| Required task |
Reproduce this listing in full.

| Material provided |

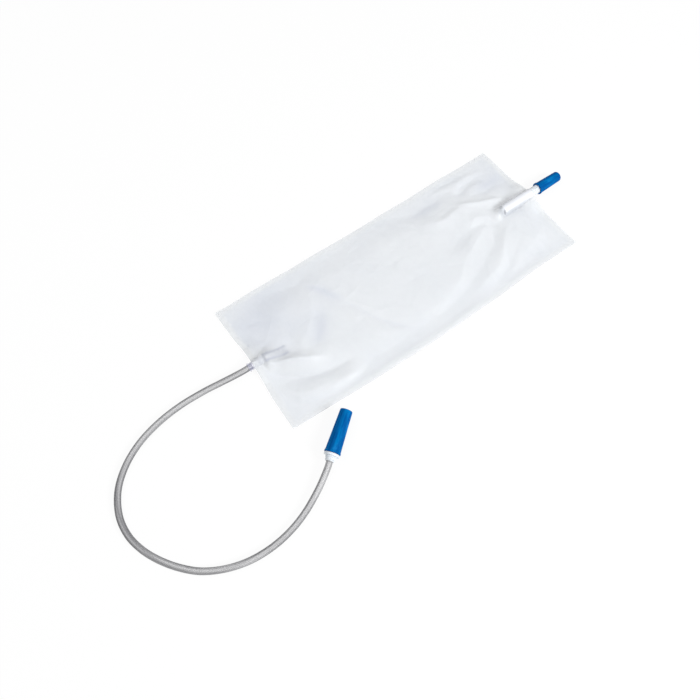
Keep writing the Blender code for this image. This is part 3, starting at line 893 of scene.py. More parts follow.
@dataclass
class FlutterValve:
    """Film sleeve that is round on the port and flat at its mouth, with a weld down each side.

    Attributes:
        start: Depth in the pouch at which it begins.
        overlap: How much of that lies on the port.
        drift: How far its mouth leans to +Y.
        rest: Height of its mouth's middle line.
        flattening: How soon it is flat; at 1, at its mouth.
        weld_power: How narrow the side welds are.
        flare: Share by which the side welds stand out.
        pinch: Share by which they are thinner.
        ripple: Height of the film's slow ripple.
        clearness: Share of its finish's second, cooler colour that it carries.
    """

    radius: float = 0.0047
    port_height: float = 0.0055
    start: float = 0.0125
    length: float = 0.0245
    overlap: float = 0.0015
    mouth_width: float = 0.0100
    mouth_height: float = 0.0024
    drift: float = -0.0024
    film: float = 0.0003
    rest: float = 0.0019
    flattening: float = 1.25
    weld_power: int = 24
    flare: float = 0.035
    pinch: float = 0.55
    ripple: float = 0.00012
    clearness: float = 0.8
    rings: int = 40
    sides: int = 56

    def section(self, share: Field | float) -> tuple[Field, Field, Field]:
        """Finds the sleeve's section.

        Args:
            share: Share of its length from the port.

        Returns:
            Half width, half height and height of the middle line.
        """
        flat = smooth((share * self.length - self.overlap) / (self.length - self.overlap) * self.flattening)
        half_width = between(self.radius, self.mouth_width / 2, flat)
        half_height = between(self.radius, self.mouth_height / 2, flat)
        return half_width, half_height, between(self.port_height, self.rest, flat)

    def middle(self, share: Field | float) -> Field:
        """Place of the sleeve's middle line on Y at a share of its length."""
        return self.drift * smooth(share)

    def crown(self, depth: Field, around: float) -> tuple[Field, Field]:
        """Finds the crown of a film that lies over the sleeve and the port.

        Args:
            depth: Distances from the welded edge.
            around: Distance of the film's outer face from what is under it.

        Returns:
            The crown's height and its place on Y.
        """
        share = np.clip((depth - self.start) / self.length, 0.0, 1.0)
        _, half_height, height = self.section(share)
        return height + half_height + around, self.middle(share)

    def top(self, depth: Field, y: Field, around: float) -> Field:
        """Finds the lowest height at which a film clears the sleeve.

        Args:
            depth: Distances of points from the welded edge.
            y: Their places on Y.
            around: Distance of the film's outer face from the sleeve.

        Returns:
            That height, or 0 beside the sleeve.
        """
        share = (depth - self.start) / self.length
        side = np.abs(y - self.middle(share))
        half_width, half_height, height = self.section(np.clip(share, 0.0, 1.0))
        across = np.clip(side / (half_width + around), 0.0, 1.0)
        over = height + (half_height + around) * np.sqrt(1 - across**2)
        near = (share > -0.05) & (share < 1.1) & (side < half_width + around)
        return np.where(near, over, 0.0)

    def build(self, inlet_edge: float, finish: FilmFinish) -> bpy.types.Object:
        """Builds the sleeve on the port.

        Args:
            inlet_edge: Place of the inlet edge on X.
            finish: The sleeve's finish.

        Returns:
            The sleeve.
        """

        def place(column: Field, row: Field) -> tuple[Field, Mapping[Attribute, Field]]:
            """Places the grid's points on the sleeve.

            Args:
                column: Numbers of the points along the piece.
                row: Their numbers round the sleeve.

            Returns:
                The points, and the numbers they carry.
            """
            share = column / self.rings
            angle = row / self.sides * math.tau
            half_width, half_height, height = self.section(share)
            weld = np.abs(np.cos(angle)) ** self.weld_power
            across = half_width * (1 + self.flare * weld * smooth(share * 2)) * np.cos(angle)
            wave = self.ripple * np.sin(share * 9 + 2 * angle) * smooth(share * 2 - 0.4)
            up = half_height * np.sin(angle) * (1 - self.pinch * weld) + wave * np.sin(angle) ** 2
            x = inlet_edge + self.start + self.length * share
            edge = np.maximum(0.0, half_width * (1 + self.flare) - np.abs(across))
            carried = {Attribute.EDGE: edge, Attribute.PAINTED_SHADE_AND_STREAKS: np.full(len(share), self.clearness)}
            return np.stack([x, self.middle(share) + across, height + up], axis=1), carried

        piece = grid_piece("valve_sleeve", (self.rings, self.sides), place, finish, self.film, rolled=True)
        settle(piece, Body.BAG, Slot.VALVE, "flutter_valve")
        girth = math.tau * self.radius
        area = self.length * (girth + 2 * self.mouth_width) / 2
        return piece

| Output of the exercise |
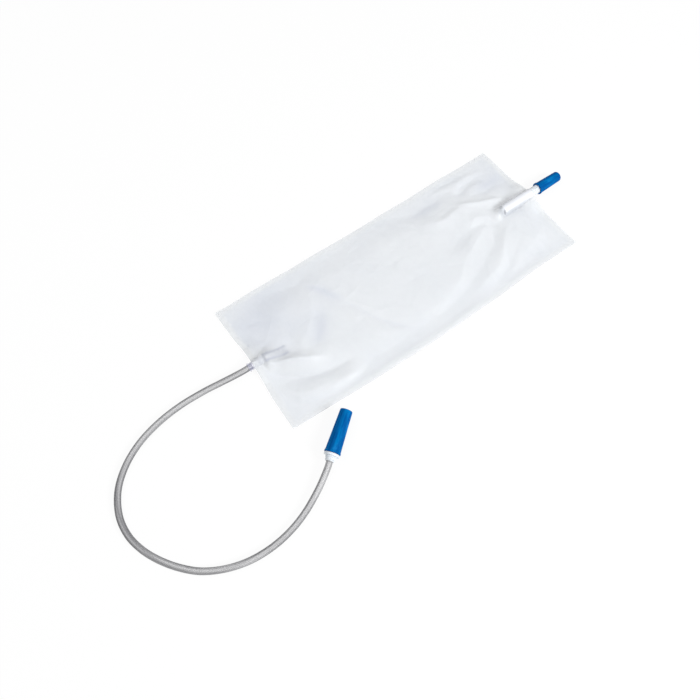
Keep writing the Blender code for this image. This is part 3, starting at line 893 of scene.py. More parts follow.
@dataclass
class FlutterValve:
    """Film sleeve that is round on the port and flat at its mouth, with a weld down each side.

    Attributes:
        start: Depth in the pouch at which it begins.
        overlap: How much of that lies on the port.
        drift: How far its mouth leans to +Y.
        rest: Height of its mouth's middle line.
        flattening: How soon it is flat; at 1, at its mouth.
        weld_power: How narrow the side welds are.
        flare: Share by which the side welds stand out.
        pinch: Share by which they are thinner.
        ripple: Height of the film's slow ripple.
        clearness: Share of its finish's second, cooler colour that it carries.
    """

    radius: float = 0.0047
    port_height: float = 0.0055
    start: float = 0.0125
    length: float = 0.0245
    overlap: float = 0.0015
    mouth_width: float = 0.0100
    mouth_height: float = 0.0024
    drift: float = -0.0024
    film: float = 0.0003
    rest: float = 0.0019
    flattening: float = 1.25
    weld_power: int = 24
    flare: float = 0.035
    pinch: float = 0.55
    ripple: float = 0.00012
    clearness: float = 0.8
    rings: int = 40
    sides: int = 56

    def section(self, share: Field | float) -> tuple[Field, Field, Field]:
        """Finds the sleeve's section.

        Args:
            share: Share of its length from the port.

        Returns:
            Half width, half height and height of the middle line.
        """
        flat = smooth((share * self.length - self.overlap) / (self.length - self.overlap) * self.flattening)
        half_width = between(self.radius, self.mouth_width / 2, flat)
        half_height = between(self.radius, self.mouth_height / 2, flat)
        return half_width, half_height, between(self.port_height, self.rest, flat)

    def middle(self, share: Field | float) -> Field:
        """Place of the sleeve's middle line on Y at a share of its length."""
        return self.drift * smooth(share)

    def crown(self, depth: Field, around: float) -> tuple[Field, Field]:
        """Finds the crown of a film that lies over the sleeve and the port.

        Args:
            depth: Distances from the welded edge.
            around: Distance of the film's outer face from what is under it.

        Returns:
            The crown's height and its place on Y.
        """
        share = np.clip((depth - self.start) / self.length, 0.0, 1.0)
        _, half_height, height = self.section(share)
        return height + half_height + around, self.middle(share)

    def top(self, depth: Field, y: Field, around: float) -> Field:
        """Finds the lowest height at which a film clears the sleeve.

        Args:
            depth: Distances of points from the welded edge.
            y: Their places on Y.
            around: Distance of the film's outer face from the sleeve.

        Returns:
            That height, or 0 beside the sleeve.
        """
        share = (depth - self.start) / self.length
        side = np.abs(y - self.middle(share))
        half_width, half_height, height = self.section(np.clip(share, 0.0, 1.0))
        across = np.clip(side / (half_width + around), 0.0, 1.0)
        over = height + (half_height + around) * np.sqrt(1 - across**2)
        near = (share > -0.05) & (share < 1.1) & (side < half_width + around)
        return np.where(near, over, 0.0)

    def build(self, inlet_edge: float, finish: FilmFinish) -> bpy.types.Object:
        """Builds the sleeve on the port.

        Args:
            inlet_edge: Place of the inlet edge on X.
            finish: The sleeve's finish.

        Returns:
            The sleeve.
        """

        def place(column: Field, row: Field) -> tuple[Field, Mapping[Attribute, Field]]:
            """Places the grid's points on the sleeve.

            Args:
                column: Numbers of the points along the piece.
                row: Their numbers round the sleeve.

            Returns:
                The points, and the numbers they carry.
            """
            share = column / self.rings
            angle = row / self.sides * math.tau
            half_width, half_height, height = self.section(share)
            weld = np.abs(np.cos(angle)) ** self.weld_power
            across = half_width * (1 + self.flare * weld * smooth(share * 2)) * np.cos(angle)
            wave = self.ripple * np.sin(share * 9 + 2 * angle) * smooth(share * 2 - 0.4)
            up = half_height * np.sin(angle) * (1 - self.pinch * weld) + wave * np.sin(angle) ** 2
            x = inlet_edge + self.start + self.length * share
            edge = np.maximum(0.0, half_width * (1 + self.flare) - np.abs(across))
            carried = {Attribute.EDGE: edge, Attribute.PAINTED_SHADE_AND_STREAKS: np.full(len(share), self.clearness)}
            return np.stack([x, self.middle(share) + across, height + up], axis=1), carried

        piece = grid_piece("valve_sleeve", (self.rings, self.sides), place, finish, self.film, rolled=True)
        settle(piece, Body.BAG, Slot.VALVE, "flutter_valve")
        girth = math.tau * self.radius
        area = self.length * (girth + 2 * self.mouth_width) / 2
        return piece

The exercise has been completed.